The catch is, this isn’t just hypothetical, it’s happening. When the researchers calculated each country’s NDC, they got the same result as their self-interest model, a likely increase of up to 2.5°C of warming by 2100.

“Collectively, it is as if the world is self-interested – keeping in mind that some countries are doing better than just being self-interested, and there are also some countries doing less than could be considered equitable, even in a self-interested manner,” says Dr Robiou du Pont.

So, in other words, some of your friends arrive early, but most are late, and a few RSVP but don’t even show up to the party.

The team published their research in Nature Communications, and in the paper they suggest a radical solution – rather than forcing nations to be more fair, why not ‘change the time on the invitation’.

In other words, set a lower goal.

“If we disagree on what is equitable and let each country pick the least stringent approach, then we have to be more stringent on the collective goal,” says Dr Robiou du Pont.

They calculated new aspirational goals that would allow for collective self-interest while still reaching the goals agreed in the Paris Agreement.

In fact, these results can be used in climate litigation cases against countries. Dr Robiou du Pont’s previous work has been used in a case against the EU’s institutions for failing to adequately protect them against climate change.

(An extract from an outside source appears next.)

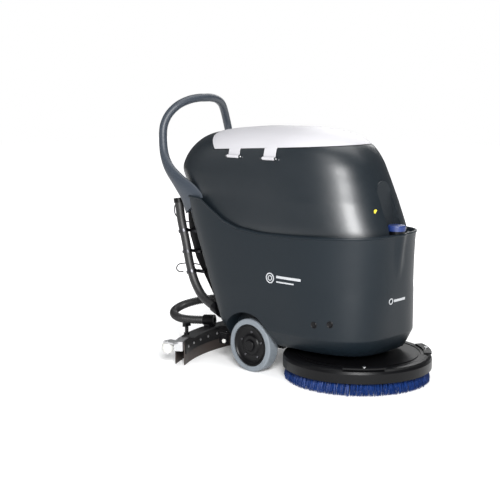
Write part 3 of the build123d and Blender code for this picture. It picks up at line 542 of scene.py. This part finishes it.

The goal of the Paris Agreement is to limit global temperature rise to “well below 2°C above pre-industrial levels”. Picture: Arnaud BOUISSOU/Flickr

To keep warming below 2°C, they calculated that the world needs to agree on a 1.4°C target. To hit the more stringent 1.5°C target would require a revised 1.1°C target.

“Overall, it is very unlikely that this sharing will be adopted. Fairness is often more used as a justification for action (or inaction) than a driver,” says Dr Robiou du Pont.

“The novelty of this metric is that it can still tell which country is making a sufficiently ambitious contribution in the absence of a universal agreement of what is fair and ambitious.”

And then maybe everyone can enjoy the party.